- _SOURCE DATA_:
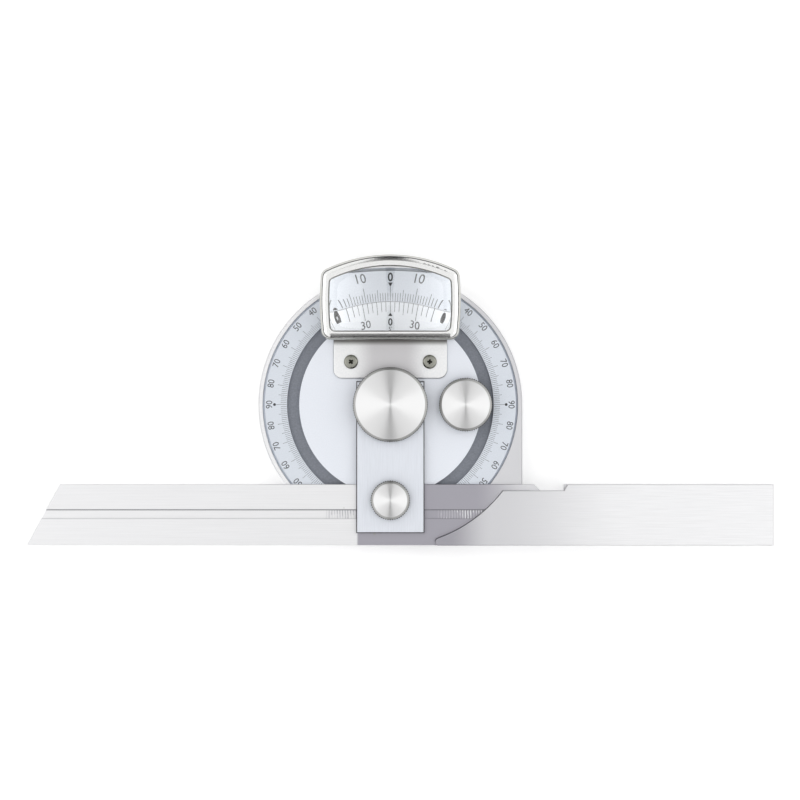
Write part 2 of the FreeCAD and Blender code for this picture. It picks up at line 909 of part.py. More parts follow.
def make_turret_disc():
    body = new_body("turret_disc")
    bore = size("boss_radius") + size("running_fit")
    turn(
        body,
        [
            (bore, HUB_BACK),
            (HUB_RADIUS, HUB_BACK),
            (HUB_RADIUS, TURRET_RIM_BACK),
            (size("turret_radius"), TURRET_RIM_BACK),
            (size("turret_radius"), BED),
            (bore, BED),
        ],
    )
    recess = new_sketch(body, level=BED - size("vernier_thickness"))
    outer = size("turret_radius") + 1
    draw_sector(recess, VERNIER_INNER, outer, size("vernier_half_angle"))
    pocket(body, recess, size("vernier_thickness"))
    room = GEAR_MODULE * (size("pinion_teeth") / 2 + 1) + size("screw_play")
    drill(body, [(GEAR_CENTRES, 0)], room, HUB_BACK, TURRET_RIM_BACK - HUB_BACK)
    drill(body, [(GEAR_CENTRES, 0)], size("bush_radius"), HUB_BACK, BED - HUB_BACK)
    drill(body, ARM_SCREWS, size("small_screw_radius"), HUB_BACK, BED - HUB_BACK)
    countersink(body, ARM_SCREWS, HUB_BACK)
    drill(body, ARM_DOWELS, size("dowel_radius"), HUB_BACK, BED - HUB_BACK)
    drill(body, BRACKET_SCREWS, size("bracket_screw_radius"), HUB_BACK, BED - HUB_BACK)
    drill(body, RIVETS, size("rivet_radius"), TURRET_RIM_BACK, size("turret_rim"))
    return body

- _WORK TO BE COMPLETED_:
Quote the entire listing above exactly.

- _RESPONSE_:
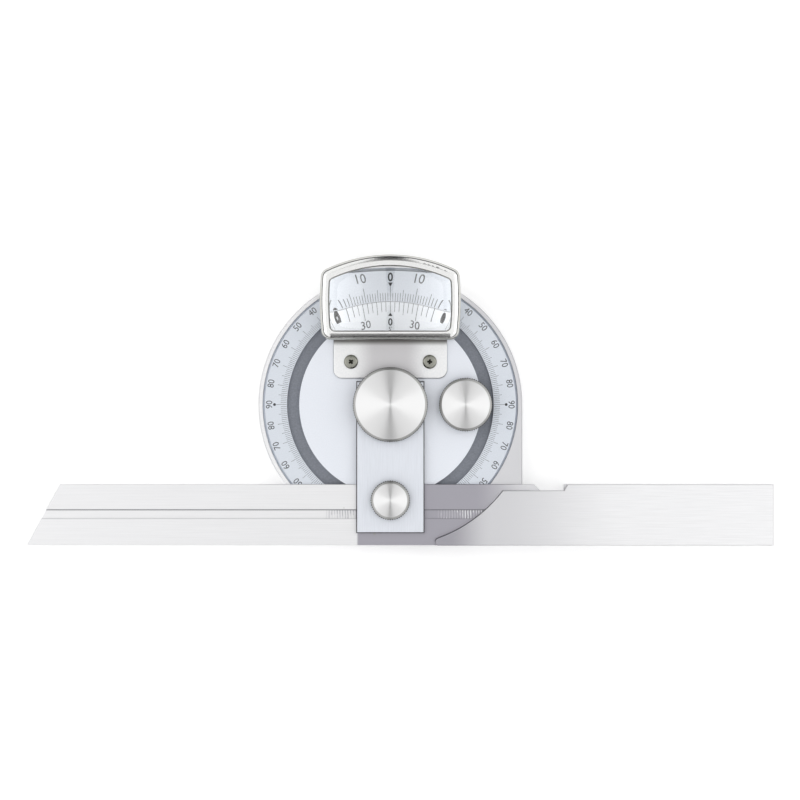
Write part 2 of the FreeCAD and Blender code for this picture. It picks up at line 909 of part.py. More parts follow.
def make_turret_disc():
    body = new_body("turret_disc")
    bore = size("boss_radius") + size("running_fit")
    turn(
        body,
        [
            (bore, HUB_BACK),
            (HUB_RADIUS, HUB_BACK),
            (HUB_RADIUS, TURRET_RIM_BACK),
            (size("turret_radius"), TURRET_RIM_BACK),
            (size("turret_radius"), BED),
            (bore, BED),
        ],
    )
    recess = new_sketch(body, level=BED - size("vernier_thickness"))
    outer = size("turret_radius") + 1
    draw_sector(recess, VERNIER_INNER, outer, size("vernier_half_angle"))
    pocket(body, recess, size("vernier_thickness"))
    room = GEAR_MODULE * (size("pinion_teeth") / 2 + 1) + size("screw_play")
    drill(body, [(GEAR_CENTRES, 0)], room, HUB_BACK, TURRET_RIM_BACK - HUB_BACK)
    drill(body, [(GEAR_CENTRES, 0)], size("bush_radius"), HUB_BACK, BED - HUB_BACK)
    drill(body, ARM_SCREWS, size("small_screw_radius"), HUB_BACK, BED - HUB_BACK)
    countersink(body, ARM_SCREWS, HUB_BACK)
    drill(body, ARM_DOWELS, size("dowel_radius"), HUB_BACK, BED - HUB_BACK)
    drill(body, BRACKET_SCREWS, size("bracket_screw_radius"), HUB_BACK, BED - HUB_BACK)
    drill(body, RIVETS, size("rivet_radius"), TURRET_RIM_BACK, size("turret_rim"))
    return body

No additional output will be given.